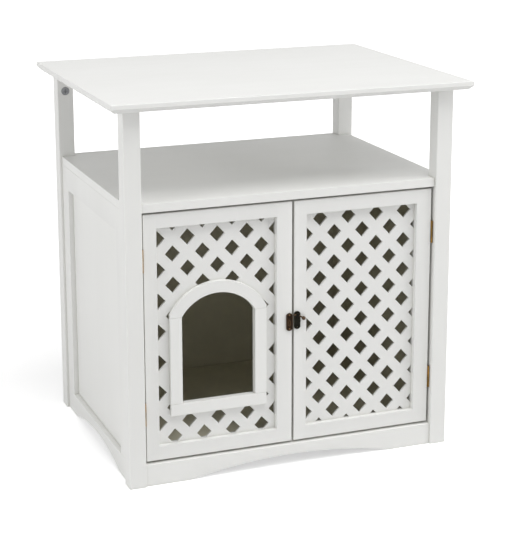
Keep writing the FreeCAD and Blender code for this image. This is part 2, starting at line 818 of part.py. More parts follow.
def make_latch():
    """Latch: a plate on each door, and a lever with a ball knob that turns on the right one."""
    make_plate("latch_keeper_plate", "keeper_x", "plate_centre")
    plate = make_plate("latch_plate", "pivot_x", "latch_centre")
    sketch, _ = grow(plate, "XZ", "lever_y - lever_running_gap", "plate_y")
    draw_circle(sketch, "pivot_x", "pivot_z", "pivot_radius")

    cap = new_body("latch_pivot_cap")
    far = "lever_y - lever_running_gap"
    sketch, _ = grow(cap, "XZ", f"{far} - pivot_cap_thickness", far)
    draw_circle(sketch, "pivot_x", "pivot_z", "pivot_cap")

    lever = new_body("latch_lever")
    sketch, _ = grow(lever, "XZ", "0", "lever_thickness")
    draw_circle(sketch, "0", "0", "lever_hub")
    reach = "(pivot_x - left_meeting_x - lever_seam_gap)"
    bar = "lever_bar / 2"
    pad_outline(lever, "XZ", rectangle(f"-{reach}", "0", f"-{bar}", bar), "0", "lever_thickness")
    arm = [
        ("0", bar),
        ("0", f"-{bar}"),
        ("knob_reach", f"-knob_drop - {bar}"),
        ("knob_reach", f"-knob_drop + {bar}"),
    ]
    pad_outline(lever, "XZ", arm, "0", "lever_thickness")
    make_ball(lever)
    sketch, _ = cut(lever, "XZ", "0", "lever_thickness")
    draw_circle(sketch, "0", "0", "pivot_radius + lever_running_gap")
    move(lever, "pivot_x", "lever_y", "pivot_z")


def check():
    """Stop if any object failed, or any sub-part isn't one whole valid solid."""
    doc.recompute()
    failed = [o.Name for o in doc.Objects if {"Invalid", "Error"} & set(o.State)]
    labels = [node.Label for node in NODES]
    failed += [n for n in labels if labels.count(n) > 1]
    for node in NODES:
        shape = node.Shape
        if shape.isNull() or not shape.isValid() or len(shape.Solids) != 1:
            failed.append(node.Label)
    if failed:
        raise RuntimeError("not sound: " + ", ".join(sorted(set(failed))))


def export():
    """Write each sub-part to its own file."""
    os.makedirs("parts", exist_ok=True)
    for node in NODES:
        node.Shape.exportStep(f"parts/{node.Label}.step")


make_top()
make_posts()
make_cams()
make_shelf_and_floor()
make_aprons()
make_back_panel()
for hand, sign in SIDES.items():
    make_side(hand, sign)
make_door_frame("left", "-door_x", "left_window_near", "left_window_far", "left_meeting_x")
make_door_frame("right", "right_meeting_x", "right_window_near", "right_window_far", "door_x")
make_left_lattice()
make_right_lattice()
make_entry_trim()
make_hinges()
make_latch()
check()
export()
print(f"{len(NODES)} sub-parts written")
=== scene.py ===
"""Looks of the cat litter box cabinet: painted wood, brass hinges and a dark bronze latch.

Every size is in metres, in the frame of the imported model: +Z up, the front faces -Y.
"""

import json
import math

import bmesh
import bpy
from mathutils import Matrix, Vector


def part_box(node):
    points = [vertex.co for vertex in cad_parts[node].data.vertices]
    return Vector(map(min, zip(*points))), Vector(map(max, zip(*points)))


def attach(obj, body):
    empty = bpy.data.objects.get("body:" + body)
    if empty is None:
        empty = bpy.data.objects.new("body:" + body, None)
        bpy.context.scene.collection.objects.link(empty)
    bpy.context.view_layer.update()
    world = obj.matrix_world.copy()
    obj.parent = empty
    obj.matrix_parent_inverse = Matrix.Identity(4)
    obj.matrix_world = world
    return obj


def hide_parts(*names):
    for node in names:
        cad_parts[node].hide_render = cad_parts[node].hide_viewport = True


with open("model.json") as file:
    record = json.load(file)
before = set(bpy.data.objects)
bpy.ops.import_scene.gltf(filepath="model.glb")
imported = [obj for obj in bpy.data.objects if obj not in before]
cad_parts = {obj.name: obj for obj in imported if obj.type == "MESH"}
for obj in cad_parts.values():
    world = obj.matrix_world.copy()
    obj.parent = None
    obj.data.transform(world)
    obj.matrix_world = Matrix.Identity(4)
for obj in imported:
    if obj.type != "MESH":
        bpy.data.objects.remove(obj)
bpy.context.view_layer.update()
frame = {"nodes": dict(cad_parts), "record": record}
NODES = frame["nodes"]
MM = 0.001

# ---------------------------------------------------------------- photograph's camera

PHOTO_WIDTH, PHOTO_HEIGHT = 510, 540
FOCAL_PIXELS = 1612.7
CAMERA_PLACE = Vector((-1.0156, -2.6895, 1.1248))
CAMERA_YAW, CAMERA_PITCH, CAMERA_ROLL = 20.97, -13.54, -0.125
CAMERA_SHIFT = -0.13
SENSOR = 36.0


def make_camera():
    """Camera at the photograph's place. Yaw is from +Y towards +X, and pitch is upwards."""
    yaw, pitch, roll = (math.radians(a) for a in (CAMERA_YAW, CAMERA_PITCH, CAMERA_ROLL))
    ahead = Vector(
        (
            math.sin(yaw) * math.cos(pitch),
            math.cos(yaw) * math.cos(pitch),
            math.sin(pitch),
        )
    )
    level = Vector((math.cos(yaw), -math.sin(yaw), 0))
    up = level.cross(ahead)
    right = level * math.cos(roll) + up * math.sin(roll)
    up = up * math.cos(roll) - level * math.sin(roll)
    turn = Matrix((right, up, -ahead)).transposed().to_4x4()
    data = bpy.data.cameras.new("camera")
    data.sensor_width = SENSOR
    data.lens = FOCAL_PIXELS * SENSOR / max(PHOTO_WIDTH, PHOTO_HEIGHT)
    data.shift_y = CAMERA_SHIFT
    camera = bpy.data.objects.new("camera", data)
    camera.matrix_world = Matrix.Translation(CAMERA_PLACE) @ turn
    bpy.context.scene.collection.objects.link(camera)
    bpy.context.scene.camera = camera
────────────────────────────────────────
Write the listing out again, exactly as shown above.

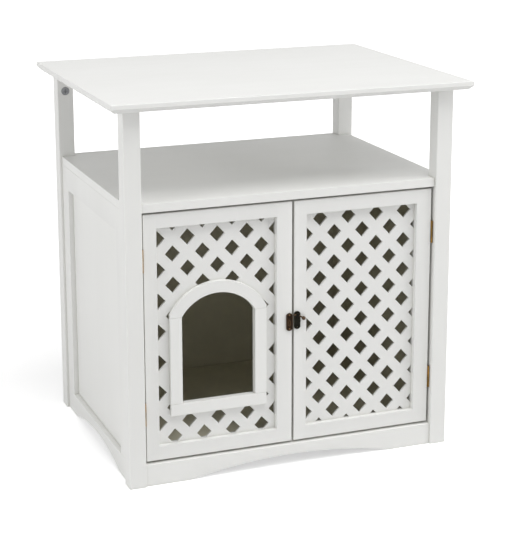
Keep writing the FreeCAD and Blender code for this image. This is part 2, starting at line 818 of part.py. More parts follow.
def make_latch():
    """Latch: a plate on each door, and a lever with a ball knob that turns on the right one."""
    make_plate("latch_keeper_plate", "keeper_x", "plate_centre")
    plate = make_plate("latch_plate", "pivot_x", "latch_centre")
    sketch, _ = grow(plate, "XZ", "lever_y - lever_running_gap", "plate_y")
    draw_circle(sketch, "pivot_x", "pivot_z", "pivot_radius")

    cap = new_body("latch_pivot_cap")
    far = "lever_y - lever_running_gap"
    sketch, _ = grow(cap, "XZ", f"{far} - pivot_cap_thickness", far)
    draw_circle(sketch, "pivot_x", "pivot_z", "pivot_cap")

    lever = new_body("latch_lever")
    sketch, _ = grow(lever, "XZ", "0", "lever_thickness")
    draw_circle(sketch, "0", "0", "lever_hub")
    reach = "(pivot_x - left_meeting_x - lever_seam_gap)"
    bar = "lever_bar / 2"
    pad_outline(lever, "XZ", rectangle(f"-{reach}", "0", f"-{bar}", bar), "0", "lever_thickness")
    arm = [
        ("0", bar),
        ("0", f"-{bar}"),
        ("knob_reach", f"-knob_drop - {bar}"),
        ("knob_reach", f"-knob_drop + {bar}"),
    ]
    pad_outline(lever, "XZ", arm, "0", "lever_thickness")
    make_ball(lever)
    sketch, _ = cut(lever, "XZ", "0", "lever_thickness")
    draw_circle(sketch, "0", "0", "pivot_radius + lever_running_gap")
    move(lever, "pivot_x", "lever_y", "pivot_z")


def check():
    """Stop if any object failed, or any sub-part isn't one whole valid solid."""
    doc.recompute()
    failed = [o.Name for o in doc.Objects if {"Invalid", "Error"} & set(o.State)]
    labels = [node.Label for node in NODES]
    failed += [n for n in labels if labels.count(n) > 1]
    for node in NODES:
        shape = node.Shape
        if shape.isNull() or not shape.isValid() or len(shape.Solids) != 1:
            failed.append(node.Label)
    if failed:
        raise RuntimeError("not sound: " + ", ".join(sorted(set(failed))))


def export():
    """Write each sub-part to its own file."""
    os.makedirs("parts", exist_ok=True)
    for node in NODES:
        node.Shape.exportStep(f"parts/{node.Label}.step")


make_top()
make_posts()
make_cams()
make_shelf_and_floor()
make_aprons()
make_back_panel()
for hand, sign in SIDES.items():
    make_side(hand, sign)
make_door_frame("left", "-door_x", "left_window_near", "left_window_far", "left_meeting_x")
make_door_frame("right", "right_meeting_x", "right_window_near", "right_window_far", "door_x")
make_left_lattice()
make_right_lattice()
make_entry_trim()
make_hinges()
make_latch()
check()
export()
print(f"{len(NODES)} sub-parts written")
=== scene.py ===
"""Looks of the cat litter box cabinet: painted wood, brass hinges and a dark bronze latch.

Every size is in metres, in the frame of the imported model: +Z up, the front faces -Y.
"""

import json
import math

import bmesh
import bpy
from mathutils import Matrix, Vector


def part_box(node):
    points = [vertex.co for vertex in cad_parts[node].data.vertices]
    return Vector(map(min, zip(*points))), Vector(map(max, zip(*points)))


def attach(obj, body):
    empty = bpy.data.objects.get("body:" + body)
    if empty is None:
        empty = bpy.data.objects.new("body:" + body, None)
        bpy.context.scene.collection.objects.link(empty)
    bpy.context.view_layer.update()
    world = obj.matrix_world.copy()
    obj.parent = empty
    obj.matrix_parent_inverse = Matrix.Identity(4)
    obj.matrix_world = world
    return obj


def hide_parts(*names):
    for node in names:
        cad_parts[node].hide_render = cad_parts[node].hide_viewport = True


with open("model.json") as file:
    record = json.load(file)
before = set(bpy.data.objects)
bpy.ops.import_scene.gltf(filepath="model.glb")
imported = [obj for obj in bpy.data.objects if obj not in before]
cad_parts = {obj.name: obj for obj in imported if obj.type == "MESH"}
for obj in cad_parts.values():
    world = obj.matrix_world.copy()
    obj.parent = None
    obj.data.transform(world)
    obj.matrix_world = Matrix.Identity(4)
for obj in imported:
    if obj.type != "MESH":
        bpy.data.objects.remove(obj)
bpy.context.view_layer.update()
frame = {"nodes": dict(cad_parts), "record": record}
NODES = frame["nodes"]
MM = 0.001

# ---------------------------------------------------------------- photograph's camera

PHOTO_WIDTH, PHOTO_HEIGHT = 510, 540
FOCAL_PIXELS = 1612.7
CAMERA_PLACE = Vector((-1.0156, -2.6895, 1.1248))
CAMERA_YAW, CAMERA_PITCH, CAMERA_ROLL = 20.97, -13.54, -0.125
CAMERA_SHIFT = -0.13
SENSOR = 36.0


def make_camera():
    """Camera at the photograph's place. Yaw is from +Y towards +X, and pitch is upwards."""
    yaw, pitch, roll = (math.radians(a) for a in (CAMERA_YAW, CAMERA_PITCH, CAMERA_ROLL))
    ahead = Vector(
        (
            math.sin(yaw) * math.cos(pitch),
            math.cos(yaw) * math.cos(pitch),
            math.sin(pitch),
        )
    )
    level = Vector((math.cos(yaw), -math.sin(yaw), 0))
    up = level.cross(ahead)
    right = level * math.cos(roll) + up * math.sin(roll)
    up = up * math.cos(roll) - level * math.sin(roll)
    turn = Matrix((right, up, -ahead)).transposed().to_4x4()
    data = bpy.data.cameras.new("camera")
    data.sensor_width = SENSOR
    data.lens = FOCAL_PIXELS * SENSOR / max(PHOTO_WIDTH, PHOTO_HEIGHT)
    data.shift_y = CAMERA_SHIFT
    camera = bpy.data.objects.new("camera", data)
    camera.matrix_world = Matrix.Translation(CAMERA_PLACE) @ turn
    bpy.context.scene.collection.objects.link(camera)
    bpy.context.scene.camera = camera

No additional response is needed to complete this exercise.